Spectra 2--Low Leakage (Crosstalk) of the RGB Eye Image Light to the Second Eye, which will be Termed the Yellow Eye
 Blue, green and red light should be blocked from reaching the yellow eye by a second colored lens. A spectrum of a multilayer interference filter that can substantially achieve this is plotted in FIG. 3. The crosstalk leakage is given by the curve labeled RGB leak to yellow eye. The leak near 550 nm can be reduced by narrowing the bandpass filter width so that it blocks light up to, for example, 555 nm. As is shown in FIG. 4, such a change will not substantially impact the transmission of yellow light to the yellow eye. The leak near 600 nm can be reduced by two methods. It can be blocked by narrowing the bandpass width even more by moving the adjacent bandedge down to a lower wavelength such as, for example, 590 nm. Such a change will reduce the transmission of yellow light to the yellow eye as can be inferred from the spectra in FIG. 4. Alternatively, a red pass trim filter can be applied to each red LED to absorb the short wavelength tail on the red LED, as illustrated in FIG. 6. The light leakage of the yellow pass filter above 600 nm can be blocked by improvements in the design of the multilayer filter.

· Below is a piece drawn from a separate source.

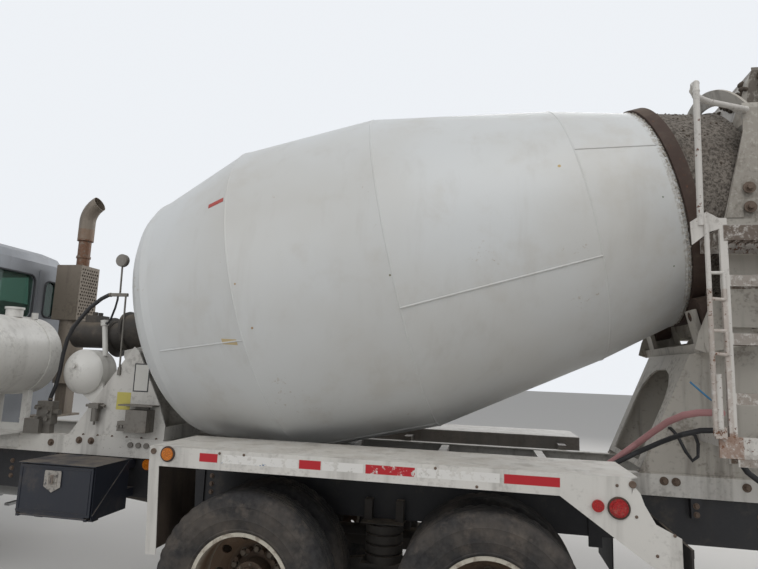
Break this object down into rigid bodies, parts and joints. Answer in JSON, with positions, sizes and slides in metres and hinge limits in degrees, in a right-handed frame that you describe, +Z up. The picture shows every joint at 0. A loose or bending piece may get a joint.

Spectra 3--High Brightness Monotone Color Image to the Yellow Eye
 The eye that views the gray scale image (yellow in this example) should be fitted with a lens that transmits most of the narrow band yellow light and blocks most of the light of the colored image. The transmission spectrum of such a bandpass filter is plotted in FIG. 4. Transmission should be maximized for the yellow light source. As discussed above with respect to crosstalk issues, moving the left bandedge to 555 nm will not substantially reduce the amount of yellow light. Moving the right bandedge to values below 600 nm will however reduce the intensity of yellow light substantially. Greater in-band transmission can be provided with improvements in the layer thickness profile of the optical film. The gray scale image can be formed by one or more sets of colored pixels commonly found on LCD TV display panels. Typically the yellow light can be transmitted by either the red or the green pixels, or both. Some LCD TVs use a yellow or a white pixel, which can also be used. The intensity of the yellow light source plotted in FIG. 4 should be scaled with the appropriate intensity level as should the intensities of the red, green and blue sources plotted in FIG. 2 be scaled so as to provide both the desired color balance and visually appealing 3D effect of the system as a whole.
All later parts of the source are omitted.